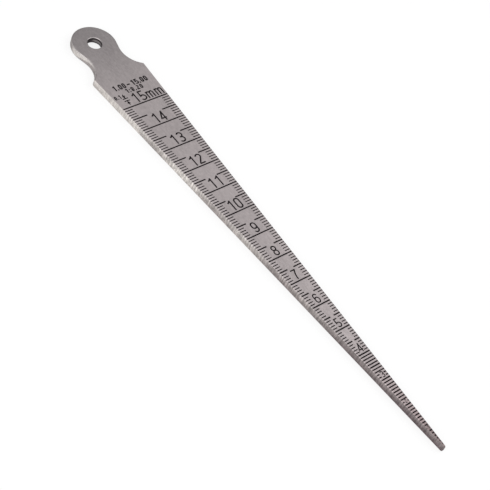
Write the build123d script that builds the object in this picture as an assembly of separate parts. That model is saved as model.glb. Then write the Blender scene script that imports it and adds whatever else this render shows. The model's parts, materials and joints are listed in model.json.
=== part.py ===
"""A stainless taper gauge for slots and bores from 1 to 15 mm, with an enamel-filled scale.

One ground steel wedge does the measuring.  At every graduation the blade is as many millimetres wide as
the number there, so the wedge is pushed into a slot until it stops and the width is read at the slot's
mouth.  Every graduation, numeral and sign is a shallow groove in the top face, and each holds its own
body of black enamel.

Frame: millimetres, +Z up, the gauge lies on its back.  The origin is the middle of the gauge's box, on the
back face.  +Y runs from the tip to the head.
"""

from build123d import *

import os
from math import acos, atan2, cos, hypot, sin

# --- The steel wedge ---------------------------------------------------------------------------------
THICKNESS = 2.2
TRAVEL_PER_MM = 8.2  # how far the blade runs while it widens by one millimetre
TIP_WIDTH = 0.36
TIP_NOSE_RADIUS = 0.6  # rounds the tip across the thickness
PLAIN_LENGTH = 12.18  # from the last graduation to the shoulder, still widening
BLADE_EDGE_BREAK = 0.05

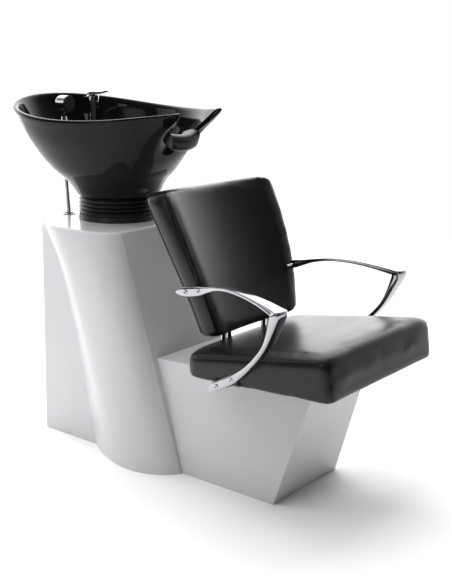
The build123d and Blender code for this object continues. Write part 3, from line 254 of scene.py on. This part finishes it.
def revolve(profile, x, y, steps=96):
    """Rings of a (radius, z) profile about a vertical axis."""
    return [
        [(x + r * cos(2 * pi * j / steps), y + r * sin(2 * pi * j / steps), z) for j in range(steps)]
        for r, z in profile
    ]


def subdivide(piece, levels=1):
    mod = piece.modifiers.new("Subdivision", "SUBSURF")
    mod.levels = mod.render_levels = levels


def squarish(value, power):
    """A sine or cosine drawn out towards a rounded square's."""
    return abs(value) ** power * (1 if value > 0 else -1)


def corner_in(radius, gap):
    """How far in an edge lies at a gap from its end, where the corner is rounded."""
    if gap >= radius:
        return 0.0
    return radius - sqrt(max(0.0, radius * radius - (radius - gap) ** 2))


def mix(a, b, t):
    return a + (b - a) * t


def between(a, b, c, d, t):
    """The Catmull-Rom value from b at t 0 to c at t 1."""
    return 0.5 * (2 * b + (c - a) * t + (2 * a - 5 * b + 4 * c - d) * t * t
                  + (3 * b - a - 3 * c + d) * t ** 3)


def catmull(rows, steps):
    """Smooth in-between rows through the given ones."""
    out = []
    for i in range(len(rows) - 1):
        p0, p1, p2, p3 = rows[max(i - 1, 0)], rows[i], rows[i + 1], rows[min(i + 2, len(rows) - 1)]
        for k in range(steps):
            t = k / steps
            out.append(tuple(between(a, b, c, d, t) for a, b, c, d in zip(p0, p1, p2, p3)))
    out.append(tuple(rows[-1]))
    return out


def tube(points, radius, sides=10):
    """Rings of a round tube along a list of points."""
    out = []
    for i, p in enumerate(points):
        a = Vector(points[max(i - 1, 0)])
        b = Vector(points[min(i + 1, len(points) - 1)])
        along = (b - a).normalized()
        side = along.cross(Vector((0.13, 0.31, 0.94))).normalized()
        up = side.cross(along)
        ring = []
        for j in range(sides):
            turn = 2 * pi * j / sides
            ring.append(tuple(Vector(p) + side * (radius * cos(turn)) + up * (radius * sin(turn))))
        out.append(ring)
    return out


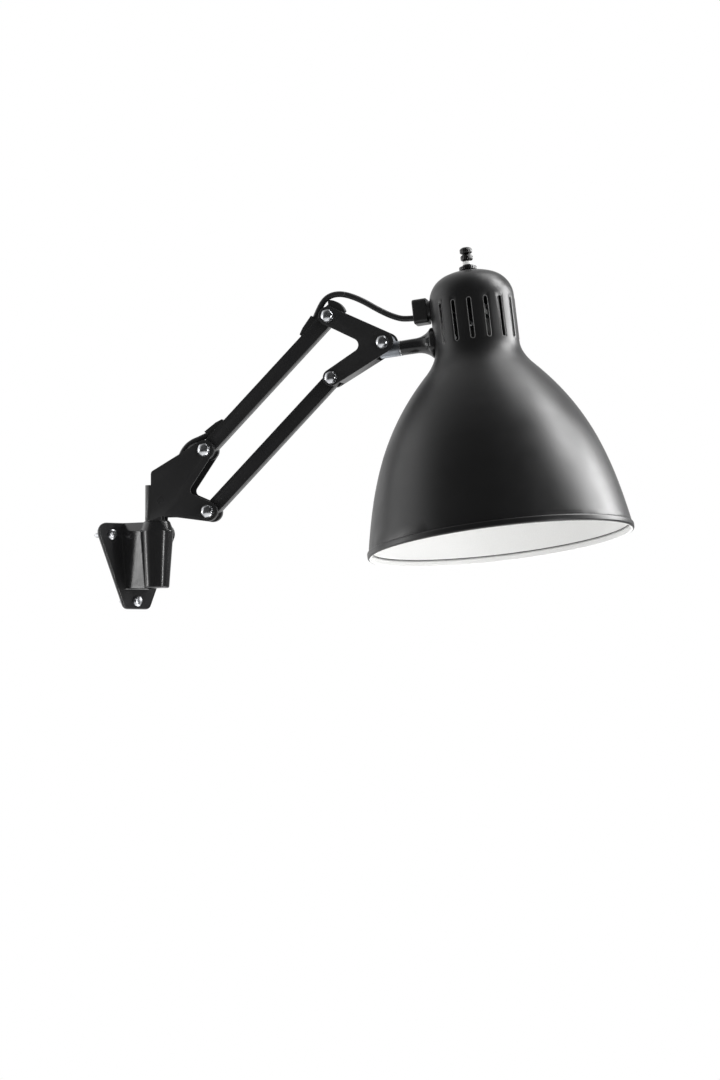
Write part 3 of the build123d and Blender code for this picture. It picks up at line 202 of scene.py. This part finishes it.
# %% [markdown]
# ## Softboxes
# Satin black shows hardly any light of its own, only what it mirrors, so the lamp is drawn by its
# highlights. Point lights would leave small hard spots. Large panels give the long soft bands that
# the photograph has: two on the right for the bell and its shoulder, a weak one on the left, one
# overhead, one below for the white inside, and two narrow strips for the lines on the cast socket.

# %% Softboxes
# name, turn to the right of the camera in degrees, height and distance in metres, size, radiance
PANELS = (
    ("panel_right", 106, 0.42, 1.5, (0.75, 0.9), 13.0),
    ("panel_shoulder", 95, 1.25, 1.4, (0.75, 0.9), 12.0),
    ("panel_left", -108, 0.1, 1.6, (1.6, 2.2), 0.7),
    ("panel_top", 113, 1.5, 0.8, (0.9, 0.9), 4.0),
    ("panel_low", 100, -1.0, 0.5, (1.4, 0.8), 3.0),
    ("strip_front", 50, -0.2, 1.8, (0.12, 0.7), 24.0),
    ("strip_left", -94, -0.2, 1.6, (0.1, 0.8), 11.0),
)
TARGET = Vector((0.16, -0.2, 0.1))  # the middle of the lamp


def softbox(name, turn, height, away, size, radiance):
    """A rectangular panel that faces the middle of the lamp."""
    a = math.radians(turn)
    place = TARGET + (SIDE * math.sin(a) - AHEAD * math.cos(a)) * away + Vector((0, 0, height))
    light = bpy.data.lights.new(name, "AREA")
    light.shape = "RECTANGLE"
    light.size, light.size_y = size
    light.energy = radiance * math.pi * size[0] * size[1]
    panel = bpy.data.objects.new(name, light)
    panel.location = place
    panel.rotation_euler = (TARGET - place).to_track_quat("-Z", "Z").to_euler()
    SCENE.collection.objects.link(panel)
    return light.energy


for panel_row in PANELS:
    print(panel_row[0], round(softbox(*panel_row), 2), "W")

# %% [markdown]
# ## Building blocks of the finishes
# Every finish starts from one shader with its fixed numbers set on the shader itself. Pictures of
# paint could be laid over it, but they repeat and blur. Noise over the piece's own coordinates never
# repeats and follows the piece when it moves.

# %% Shader and noise
FIELD = (0.3, 0.7)  # the part of a noise's range where nearly all of it lies


def material(name, color, rough, metal=0.0):
    """A principled material with its fixed numbers on the shader itself."""
    mat = bpy.data.materials.new(name)
    mat.use_nodes = True
    shader = mat.node_tree.nodes["Principled BSDF"]
    shader.inputs["Base Color"].default_value = (*color, 1)
    shader.inputs["Roughness"].default_value = rough
    shader.inputs["Metallic"].default_value = metal
    return mat


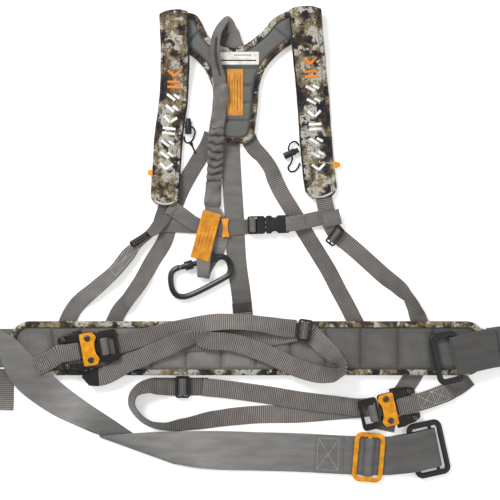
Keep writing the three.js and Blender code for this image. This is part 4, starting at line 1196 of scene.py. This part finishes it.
fine = 0.12 * np.sin(l / 1.3 + a * 4)
ends = np.clip(np.minimum(l, cover.length - l) / 5, 0, 1)
size = 0.36 + (0.5 + 0.65 * gather) * ridge * ends + 0.08 * fine
half_wide = (np.interp(l, (0, 12, 40, 60, 150, 178), (9.6, 11.4, 10.2, 10.6, 11.4, 13.0))
             * (0.88 + 0.13 * ridge * ends))
verts = (centre[:, None] + across[:, None] * (v[None, :] * half_wide)[..., None]
         + normal[:, None] * (np.sign(h) * np.abs(h) ** 0.75 * 3.6 * size)[..., None]).reshape(-1, 3)
faces = ring_faces(len(lengths), COVER_SIDES)
verts[:, 2] = np.maximum(verts[:, 2], 0.3)
# Painted shade in the creases of the gathers, and painted light and shade along the soft ridges
claim(outward(make_object("tether_cover_sleeve", verts * MM, faces, "cover",
                          painted_light=(1.1 - 0.85 * crease + (1 - gather) * (soft - 0.8) * 1.6 + 0.14
                                * np.sin(l / 4.3 + a * 3)).ravel())),
      ["tether_cover"])

tag = Band(ROUTES["tether_tag"], 26, 0.8)
claim(band_mesh("tether_tag_cloth", tag, "tag", 1.5), ["tether_tag"])
inks = []
for row in range(4):
    aside = -7.8 + row * 5.0
    stops = np.arange(15 + row % 2 * 2, tag.length - 15 - row % 3 * 3, 1.9)
    inks.append([(at, aside + (1.7 if k % 2 else -1.7)) for k, at in enumerate(stops)])
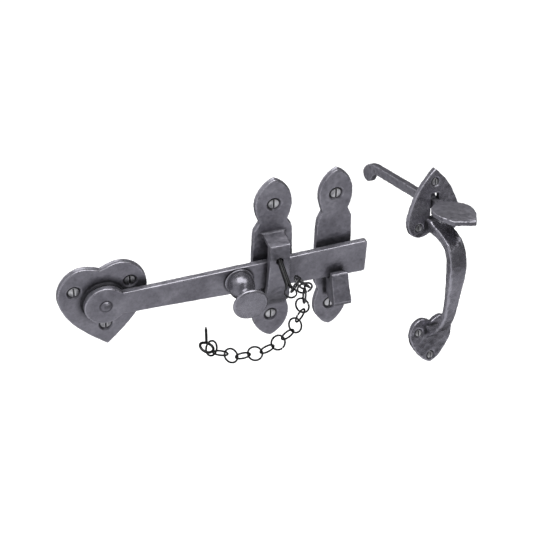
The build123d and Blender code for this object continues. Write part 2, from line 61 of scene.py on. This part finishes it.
# Camera: place in metres, angles in degrees, lens and sensor in millimetres.
CAMERA_AT = (-0.165277, -0.809002, 0.708055)
CAMERA_ANGLES = (-19.25, 39.67, 1.5)
CAMERA_LENS = 108.07
SENSOR_WIDTH = 36.0
CLIP_NEAR, CLIP_FAR = 0.05, 20.0

# Colours of the metals.
PEWTER_DARK = (0.150, 0.146, 0.168)
PEWTER_MID = (0.208, 0.203, 0.230)
PEWTER_LIGHT = (0.270, 0.264, 0.296)
PEWTER_WORN = (0.46, 0.45, 0.50)
# Painted shade colour: hollows and spots beside other pieces are darkened towards this.
PEWTER_PAINTED_SHADE = (0.010, 0.010, 0.012)
STEEL_DARK = (0.20, 0.20, 0.21)
STEEL_LIGHT = (0.62, 0.62, 0.63)
STEEL_WORN = (0.85, 0.85, 0.86)
# Painted shade colour for the screws' slots and rims.
STEEL_PAINTED_SHADE = (0.012, 0.012, 0.013)

# Mesh work, in metres unless it counts rounds of smoothing.
WELD_DISTANCE = 2e-6
CAST_VOXEL = 0.00042
KNOB_VOXEL = 0.00038
HANDLE_VOXEL = 0.00050
SCREW_VOXEL = 0.00020
WAVE_SIZE = 0.0110
RIPPLE_SIZE = 0.0032
DENT_CELL = 0.0046
DENT_REACH = 0.62
FLAT_BACK = 0.0008
FLAT_BACK_FADE = 0.0012
CLOSE_ROUNDS = 8
WIDE_ROUNDS = 36
EDGE_HEIGHT = 0.00009
# How deep a hollow must be for full painted shade; the bow's is deeper so its foot darkens less.
HOLLOW_DEPTH = 0.00042
BOW_HOLLOW_DEPTH = 0.00085
# How far the painted shade round each screw reaches.
SCREW_PAINTED_SHADE_REACH = 0.0010

# Screws: crown of the head, and how worn edges and the painted dark rim shade are found.
DOOR_SCREW_CROWN = 0.00055
HANDLE_SCREW_CROWN = 0.00035
SCREW_HEAD_DEPTH = 0.0012
SCREW_WEAR_AND_SHADE_HEIGHT = 0.00006
# Painted dark rim shade: where it starts on the head, how wide it is, and how dark.
RIM_START = 0.80
RIM_WIDTH = 0.12
RIM_PAINTED_SHADE = 0.95

# Bent wire.
LINK_R = 0.0055
LINK_WIRE_R = 0.00072
PIN_DROOP = math.radians(20.7)
PIN_EYE_R = 0.0037
PIN_LEG_R = 0.0020
PIN_EYE_WIRE_R = 0.00095
NAIL_LOOP_R = 0.0050
NAIL_WIRE_R = 0.0010
NAIL_WAY = (0.26, 0.96, 0.0)

# Studio.
TOP_LIGHT_OFFSET = (0.05, 0.15, 1.2)
TOP_LIGHT_SIZE = (1.8, 1.2)
TOP_LIGHT_POWER = 24.0
FLOOR_LIGHT_POWER = 20.0
FRONT_LIGHT_OFFSET = (0.30, -0.85, 0.85)
FRONT_LIGHT_SIZE = (0.26, 0.22)
FRONT_LIGHT_POWER = 0.8
FLOOR_DROP = 0.20
FLOOR_HALF = 4.0


# ---------------------------------------------------------------- camera
def set_camera():
    azimuth, elevation, roll = (math.radians(a) for a in CAMERA_ANGLES)
    level = math.cos(elevation)
    back = Vector((math.sin(azimuth) * level, -math.cos(azimuth) * level, math.sin(elevation)))
    right = Vector((math.cos(azimuth), math.sin(azimuth), 0.0))
    up = back.cross(right)
    side = right * math.cos(roll) + up * math.sin(roll)
    rise = up * math.cos(roll) - right * math.sin(roll)
    data = bpy.data.cameras.new("camera")
    data.sensor_width = SENSOR_WIDTH
    data.lens = CAMERA_LENS
    data.clip_start, data.clip_end = CLIP_NEAR, CLIP_FAR
    camera = bpy.data.objects.new("camera", data)
    turn = Matrix((side, rise, back)).transposed()
    camera.matrix_world = Matrix.Translation(Vector(CAMERA_AT)) @ turn.to_4x4()
    bpy.context.scene.collection.objects.link(camera)
    bpy.context.scene.camera = camera


set_camera()


# ---------------------------------------------------------------- materials
def new_material(name):
    material = bpy.data.materials.new(name)
    material.use_nodes = True
    tree = material.node_tree
    tree.nodes.clear()
    out = tree.nodes.new("ShaderNodeOutputMaterial")
    shader = tree.nodes.new("ShaderNodeBsdfPrincipled")
    tree.links.new(shader.outputs["BSDF"], out.inputs["Surface"])
    return material, tree, shader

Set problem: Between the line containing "254 of scene.py on. This part finishes it." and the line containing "mod.levels = mod.render_levels = levels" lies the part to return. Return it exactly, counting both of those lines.

Answer to the exercise:
The build123d and Blender code for this object continues. Write part 3, from line 254 of scene.py on. This part finishes it.
def revolve(profile, x, y, steps=96):
    """Rings of a (radius, z) profile about a vertical axis."""
    return [
        [(x + r * cos(2 * pi * j / steps), y + r * sin(2 * pi * j / steps), z) for j in range(steps)]
        for r, z in profile
    ]


def subdivide(piece, levels=1):
    mod = piece.modifiers.new("Subdivision", "SUBSURF")
    mod.levels = mod.render_levels = levels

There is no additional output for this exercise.